# The task
Copy out every record precisely.

# Recorded information
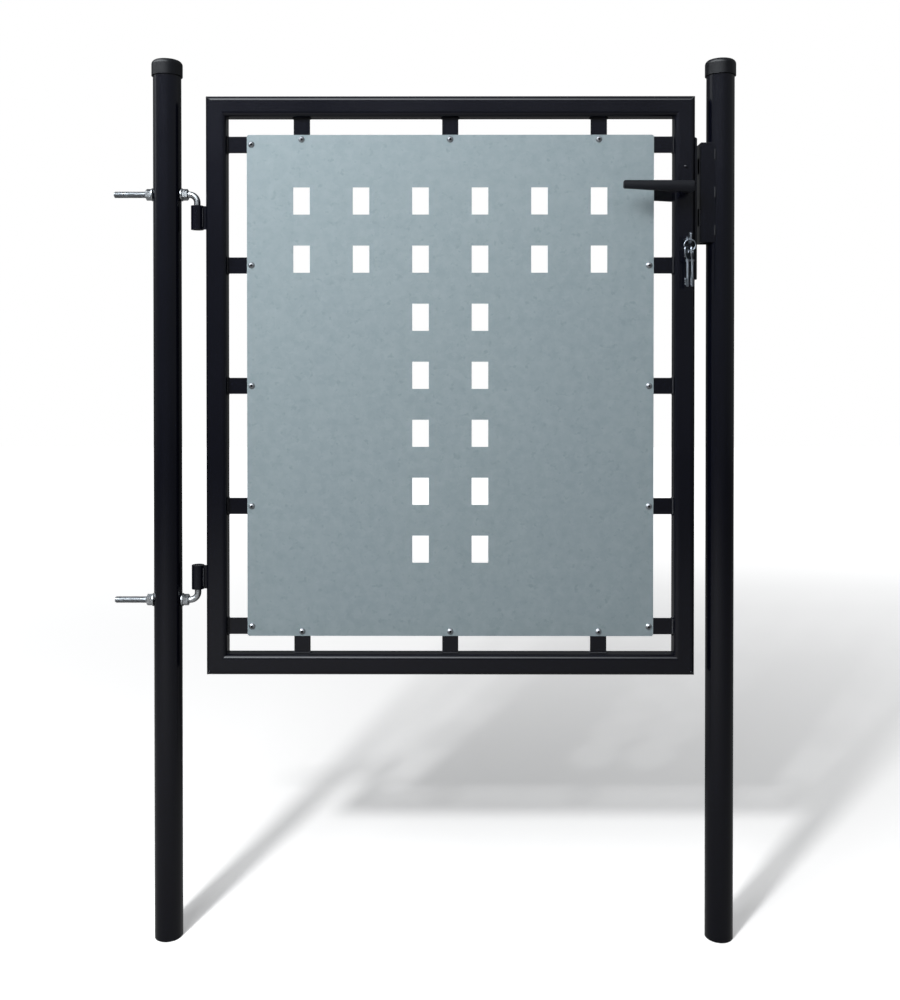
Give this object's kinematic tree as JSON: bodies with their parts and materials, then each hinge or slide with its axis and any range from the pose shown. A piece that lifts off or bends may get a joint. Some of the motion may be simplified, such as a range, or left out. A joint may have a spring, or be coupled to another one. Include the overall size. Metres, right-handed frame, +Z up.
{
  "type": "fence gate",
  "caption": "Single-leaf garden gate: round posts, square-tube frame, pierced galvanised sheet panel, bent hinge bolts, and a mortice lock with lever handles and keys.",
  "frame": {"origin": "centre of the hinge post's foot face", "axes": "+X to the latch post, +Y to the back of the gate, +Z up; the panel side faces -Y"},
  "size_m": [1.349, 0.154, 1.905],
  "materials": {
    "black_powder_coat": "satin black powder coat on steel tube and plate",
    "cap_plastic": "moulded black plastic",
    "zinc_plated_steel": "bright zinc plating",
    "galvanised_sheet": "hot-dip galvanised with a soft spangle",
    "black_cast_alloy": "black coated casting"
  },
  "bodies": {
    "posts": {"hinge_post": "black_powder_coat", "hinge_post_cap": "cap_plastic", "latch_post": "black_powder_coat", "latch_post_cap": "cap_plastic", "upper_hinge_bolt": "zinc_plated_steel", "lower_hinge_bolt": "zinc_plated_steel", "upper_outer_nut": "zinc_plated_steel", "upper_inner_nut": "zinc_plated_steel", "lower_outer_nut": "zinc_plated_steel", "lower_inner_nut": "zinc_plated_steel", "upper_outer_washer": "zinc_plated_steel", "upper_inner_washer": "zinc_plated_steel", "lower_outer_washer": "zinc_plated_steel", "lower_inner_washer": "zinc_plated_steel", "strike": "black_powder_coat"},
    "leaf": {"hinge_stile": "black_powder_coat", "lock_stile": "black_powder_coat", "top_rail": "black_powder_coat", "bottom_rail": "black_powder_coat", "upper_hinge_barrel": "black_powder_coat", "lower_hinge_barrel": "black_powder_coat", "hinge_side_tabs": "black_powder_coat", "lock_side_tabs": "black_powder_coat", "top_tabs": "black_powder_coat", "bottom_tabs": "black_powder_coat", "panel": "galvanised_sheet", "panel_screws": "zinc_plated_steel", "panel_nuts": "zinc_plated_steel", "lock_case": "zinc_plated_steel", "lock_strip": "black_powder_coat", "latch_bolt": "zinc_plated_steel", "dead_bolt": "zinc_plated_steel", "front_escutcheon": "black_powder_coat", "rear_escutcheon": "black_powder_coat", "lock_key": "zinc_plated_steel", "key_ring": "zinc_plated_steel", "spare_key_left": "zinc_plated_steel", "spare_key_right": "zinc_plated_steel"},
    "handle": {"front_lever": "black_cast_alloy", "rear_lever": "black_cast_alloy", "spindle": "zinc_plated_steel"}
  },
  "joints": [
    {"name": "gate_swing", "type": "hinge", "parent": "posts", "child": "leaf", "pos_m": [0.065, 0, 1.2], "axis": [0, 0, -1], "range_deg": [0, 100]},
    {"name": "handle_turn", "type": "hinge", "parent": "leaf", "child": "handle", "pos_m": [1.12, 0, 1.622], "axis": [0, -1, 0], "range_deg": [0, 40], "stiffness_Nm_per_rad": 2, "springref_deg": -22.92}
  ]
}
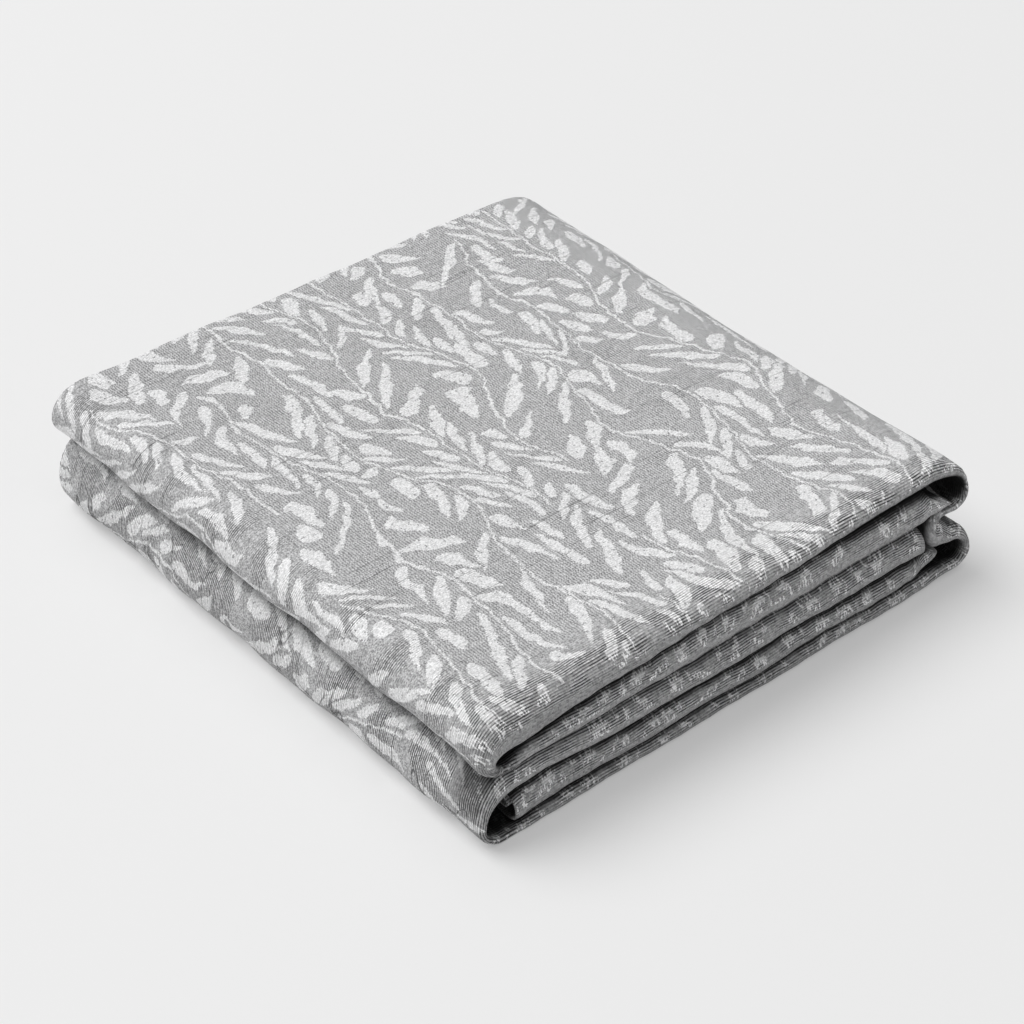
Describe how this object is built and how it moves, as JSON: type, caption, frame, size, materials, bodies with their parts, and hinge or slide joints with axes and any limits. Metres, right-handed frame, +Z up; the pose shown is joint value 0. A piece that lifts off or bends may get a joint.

# Response for this exercise
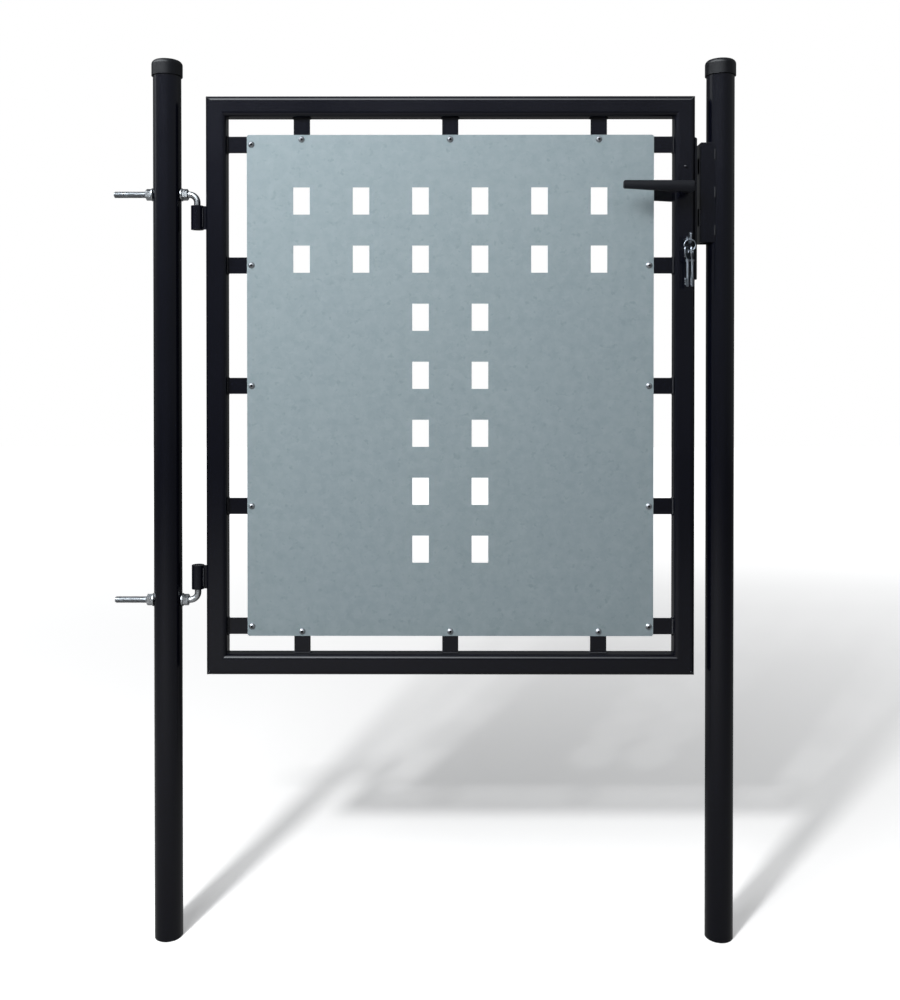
Give this object's kinematic tree as JSON: bodies with their parts and materials, then each hinge or slide with its axis and any range from the pose shown. A piece that lifts off or bends may get a joint. Some of the motion may be simplified, such as a range, or left out. A joint may have a spring, or be coupled to another one. Include the overall size. Metres, right-handed frame, +Z up.
{
  "type": "fence gate",
  "caption": "Single-leaf garden gate: round posts, square-tube frame, pierced galvanised sheet panel, bent hinge bolts, and a mortice lock with lever handles and keys.",
  "frame": {"origin": "centre of the hinge post's foot face", "axes": "+X to the latch post, +Y to the back of the gate, +Z up; the panel side faces -Y"},
  "size_m": [1.349, 0.154, 1.905],
  "materials": {
    "black_powder_coat": "satin black powder coat on steel tube and plate",
    "cap_plastic": "moulded black plastic",
    "zinc_plated_steel": "bright zinc plating",
    "galvanised_sheet": "hot-dip galvanised with a soft spangle",
    "black_cast_alloy": "black coated casting"
  },
  "bodies": {
    "posts": {"hinge_post": "black_powder_coat", "hinge_post_cap": "cap_plastic", "latch_post": "black_powder_coat", "latch_post_cap": "cap_plastic", "upper_hinge_bolt": "zinc_plated_steel", "lower_hinge_bolt": "zinc_plated_steel", "upper_outer_nut": "zinc_plated_steel", "upper_inner_nut": "zinc_plated_steel", "lower_outer_nut": "zinc_plated_steel", "lower_inner_nut": "zinc_plated_steel", "upper_outer_washer": "zinc_plated_steel", "upper_inner_washer": "zinc_plated_steel", "lower_outer_washer": "zinc_plated_steel", "lower_inner_washer": "zinc_plated_steel", "strike": "black_powder_coat"},
    "leaf": {"hinge_stile": "black_powder_coat", "lock_stile": "black_powder_coat", "top_rail": "black_powder_coat", "bottom_rail": "black_powder_coat", "upper_hinge_barrel": "black_powder_coat", "lower_hinge_barrel": "black_powder_coat", "hinge_side_tabs": "black_powder_coat", "lock_side_tabs": "black_powder_coat", "top_tabs": "black_powder_coat", "bottom_tabs": "black_powder_coat", "panel": "galvanised_sheet", "panel_screws": "zinc_plated_steel", "panel_nuts": "zinc_plated_steel", "lock_case": "zinc_plated_steel", "lock_strip": "black_powder_coat", "latch_bolt": "zinc_plated_steel", "dead_bolt": "zinc_plated_steel", "front_escutcheon": "black_powder_coat", "rear_escutcheon": "black_powder_coat", "lock_key": "zinc_plated_steel", "key_ring": "zinc_plated_steel", "spare_key_left": "zinc_plated_steel", "spare_key_right": "zinc_plated_steel"},
    "handle": {"front_lever": "black_cast_alloy", "rear_lever": "black_cast_alloy", "spindle": "zinc_plated_steel"}
  },
  "joints": [
    {"name": "gate_swing", "type": "hinge", "parent": "posts", "child": "leaf", "pos_m": [0.065, 0, 1.2], "axis": [0, 0, -1], "range_deg": [0, 100]},
    {"name": "handle_turn", "type": "hinge", "parent": "leaf", "child": "handle", "pos_m": [1.12, 0, 1.622], "axis": [0, -1, 0], "range_deg": [0, 40], "stiffness_Nm_per_rad": 2, "springref_deg": -22.92}
  ]
}
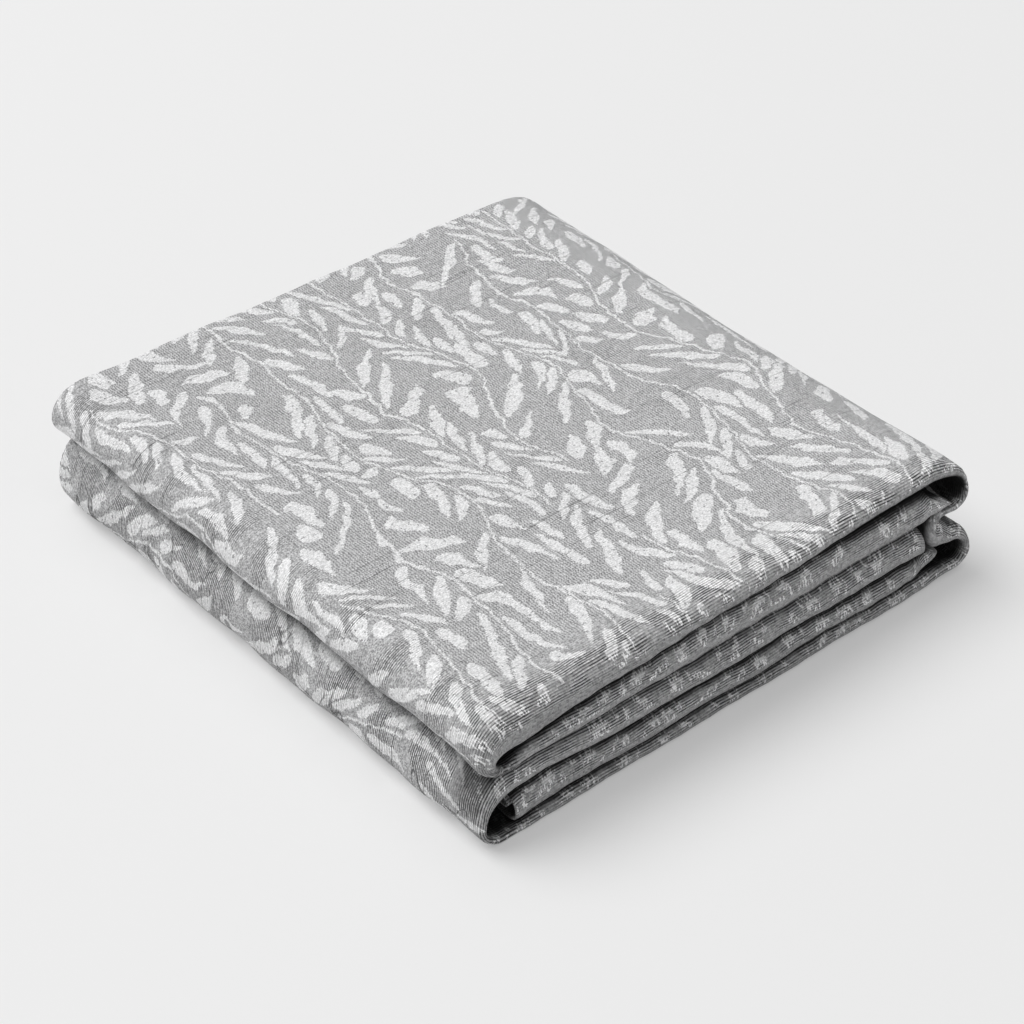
Describe how this object is built and how it moves, as JSON: type, caption, frame, size, materials, bodies with their parts, and hinge or slide joints with axes and any limits. Metres, right-handed frame, +Z up; the pose shown is joint value 0. A piece that lifts off or bends may get a joint.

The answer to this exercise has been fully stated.